A recent inquiry involved reviewing a contract for a real estate investment in the Gulf region. The contract ellaborated over 180 pages long. Most tellingly, special attention was given to specific clauses that would protect the investment company of any liability whatsoever. Even the arbitration clause, which should be the first resort to resolve a dispute amicably and which was discussed in the previous Lex Islamicus, was drafted in such a way that was limited to residents of London and Paris. To add insult to injury the jurisdiction for such arbitration was in one of the many offshore jurisdictions creating a forum of no- convenience even for the wealthiest of investors. Whether this particular offering circular referred to a Shariah compliant investment should be irrelevant, the essence of the contract should be fair and (hopefully) favourable for both parties for it to be feasible.
The courts in the past have resorted to restricting forum shopping sought by plaintiffs to claim the highest damages by plaintiffs, a decision that should be revisited today and impose exemplary damages to large companies disclaiming all liabilities in bad faith to deprive investors of all available remedies. After all, good faith and fair dealing is an implied covenant in every contract and cannot be abrogated (once again this is not exclusive to Islamic finance but is part of various best practices when mitigating legal or litigation risk).
“We have our own economic philosophy and system which others do not have,” Sheikh Yusuf al-Qaradawi told a conference in Doha, Qatar. ”The collapse of the capitalist system, which is based on usury and securities rather than commodities in markets, shows us that it is undergoing a crisis and that our integrated Islamic philosophy – if properly understood and applied – can replace the Western capitalism,” Qatar’s Gulf Times quoted him as saying. The operative word in his statement is ‘if properly understood and applied’ and it is here that the principals and agents in an Islamic finance contract need to understand and properly apply their knowledge and interpretation of Shari’ah. Effectively a duty of care should lean towards investors/consumers, and again this is part of well-documented agency risk (a substantial body of work has been devoted in conventional finance to this topic).
Nevertheless, not for the lack of knowledge it is at times for the loose-fitting generalities in compliance and the tailored fatwa’s to appease the highest bidders. The rapid growth of Islamic financial instruments has created an industry that I term fatwa incorporated, which only answers to a few but tends to neglect the majority. Even before applying the proper financial instruments, one must recall that subject matter knowledge and diversification is imperative. Many have argued repeatedly that certain Islamic finance instruments of today are lacking on both accounts.
In December 1863, H. McCulloch, U.S. Comptroller of the Currency and later Secretary of the Treasury, wrote to all national banks (quoting relevant excerpts):
“Let no loans be made that are not secured beyond a reasonable contingency. Do nothing to encourage speculation. Give facilities only to legitimate and prudent transactions.”
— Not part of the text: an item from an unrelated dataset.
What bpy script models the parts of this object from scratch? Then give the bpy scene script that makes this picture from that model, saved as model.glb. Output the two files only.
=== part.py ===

“Distribute your loans rather than concentrate them in a few hands. Large loans to a single individual or firm, although sometimes proper and necessary, are generally injudicious, and frequently unsafe. Large borrowers are apt to control the bank.” “Extravagance, if not a crime, very naturally leads to crime.” “Pursue a straightforward, upright, legitimate banking business. ‘Splendid financing’ is not legitimate banking, and ‘splendid financiers’ in banking are generally either humbugs or rascals.”
Effectively, gamblers must not manage society’s saving. McCulloch would have argued that central banks should institute qualifying psychological testing to bar bank lenders with gambling propensity from wheeling and dealing in customers’ deposits and shareholders’ equity. The again, if the remuneration structure in Islamic finance is so closely tied to engineering the next marvel, should there be a test of competency for these instruments or a best-practice approach towards ensuring investors are educated of the various aspects of Islamic finance contracts (some rather untested in courts of law).
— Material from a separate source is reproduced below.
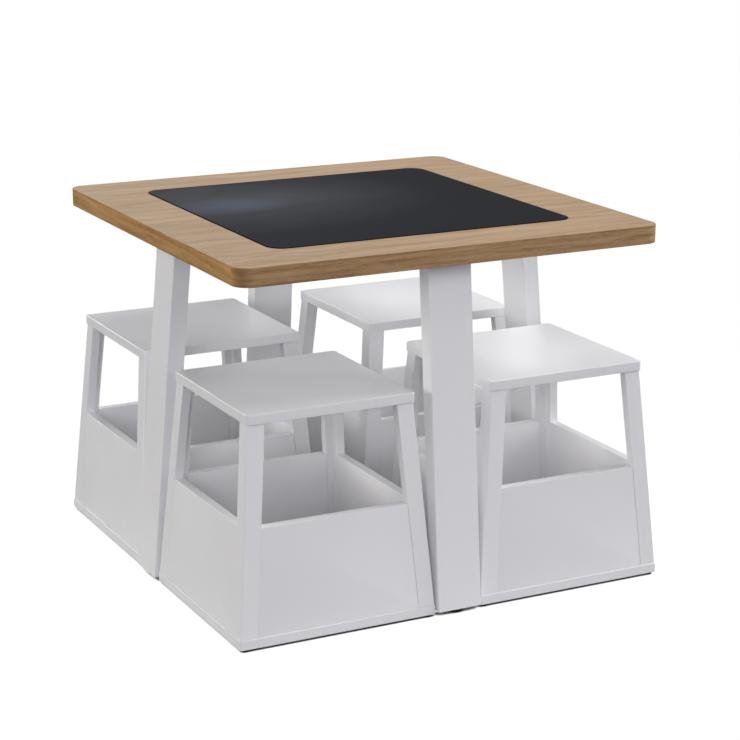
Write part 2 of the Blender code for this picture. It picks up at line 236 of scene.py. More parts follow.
def eased_outline(corners, radii, steps=CORNER_STEPS):
    """Outline through right-angled corners, each eased by a quarter circle.

    With unit steps a back to the last corner and b on to the next one, the corner at p becomes
    p + r (a + b) - r (b cos t + a sin t), for t from nothing to a quarter turn. The outward direction
    is -(b cos t + a sin t) at a corner that turns left, and its opposite at one that turns right.
    """
    place = np.array(corners, float)
    radius = np.array(radii, float).reshape(-1, 1)
    back = np.roll(place, 1, axis=0) - place
    ahead = np.roll(place, -1, axis=0) - place
    back /= np.linalg.norm(back, axis=1, keepdims=True)
    ahead /= np.linalg.norm(ahead, axis=1, keepdims=True)
    hand = np.sign(back[:, 1] * ahead[:, 0] - back[:, 0] * ahead[:, 1])[:, None, None]
    turn = np.linspace(0, QUARTER, steps + 1)[None, :, None]
    spoke = ahead[:, None] * np.cos(turn) + back[:, None] * np.sin(turn)
    points = (place + radius * (back + ahead))[:, None] - radius[:, None] * spoke
    return points.reshape(-1, 2), (-hand * spoke).reshape(-1, 2)


def rectangle(width, depth, radius, steps=CORNER_STEPS):
    """A rounded rectangle about zero: four right-angled corners, eased alike."""
    x, y = width / 2, depth / 2
    return eased_outline([(-x, -y), (x, -y), (x, y), (-x, y)], [radius] * 4, steps)


def angle_section(width, wall, outer_radius, end_radius, steps=ARRIS_STEPS):
    """The section of a post: two arms of one width and wall, with the outer corner at zero."""
    corners = [(0, 0), (width, 0), (width, wall), (wall, wall), (wall, width), (0, width)]
    return eased_outline(corners, [outer_radius] + [end_radius] * 5, steps)


def eased_levels(low, high, arris, steps=ARRIS_STEPS):
    """Insets and levels of an upright face between two ends that are eased by quarter circles.

    At the lower end the inset is r (1 - sin t) and the level low + r (1 - cos t), for t from nothing
    to a quarter turn. The upper end is its mirror image.
    """
    turn = np.linspace(0, QUARTER, steps + 1)
    inset = arris * (1 - np.sin(turn))
    rise = arris * (1 - np.cos(turn))
    return np.concatenate([inset, inset[::-1]]), np.concatenate([low + rise, (high - rise)[::-1]])


def rings_of(outline, insets, levels):
    """Rings of an upright shape: at each level the outline moves in by the inset along its directions."""
    points, outward = outline
    flat = points[None] - np.asarray(insets)[:, None, None] * outward[None]
    level = np.broadcast_to(np.asarray(levels)[:, None, None], flat.shape[:2] + (1,))
    return np.concatenate([flat, level], axis=2)


def turned_rings(radii, levels, steps=AROUND_STEPS):
    """Rings of a turned shape: (r cos a, r sin a, level) for a once around."""
    angle = np.linspace(0, 4 * QUARTER, steps, endpoint=False)
    radius = np.asarray(radii)[:, None]
    level = np.broadcast_to(np.asarray(levels)[:, None], (len(radii), steps))
    return np.stack([radius * np.cos(angle), radius * np.sin(angle), level], axis=2)


def quarter_turned(rings, turns, centre=(0.0, 0.0)):
    """The rings turned about an upright line by whole quarter turns: (x, y) goes to (-y, x) each time."""
    turn = np.array(Matrix.Rotation(QUARTER * turns, 3, "Z"))
    middle = np.array([centre[0], centre[1], 0.0])
    return (rings - middle) @ turn.T + middle


# Pieces

def area_vectors(points, faces):
    """Each flat face's outward direction times its area: half the sum of the cross products of
    neighbouring corners, taken from the face's first corner."""
    arm = points[faces] - points[faces[:, :1]]
    return np.cross(arm[:, 1:-1], arm[:, 2:]).sum(axis=1) / 2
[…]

He further asserted other principles that are closely aligned with Islamic principles prohibiting Gharar and encouraging the circulation of loans and wealth. These basic principles are faith-neutral and independent of being labeled as capitalist or religious principles. Hence, before financial structures are created an entity should always shore up the foundations and not let greed and quick profit blind it from common sense and prudent investing. It is time to stop the blame game and stick to the basic principles of investment, Islamic finance or otherwise. Nomenclature should always be reflective of the principles behind it not just a packaging to preserve the status quo or a new embroidery on an old garment.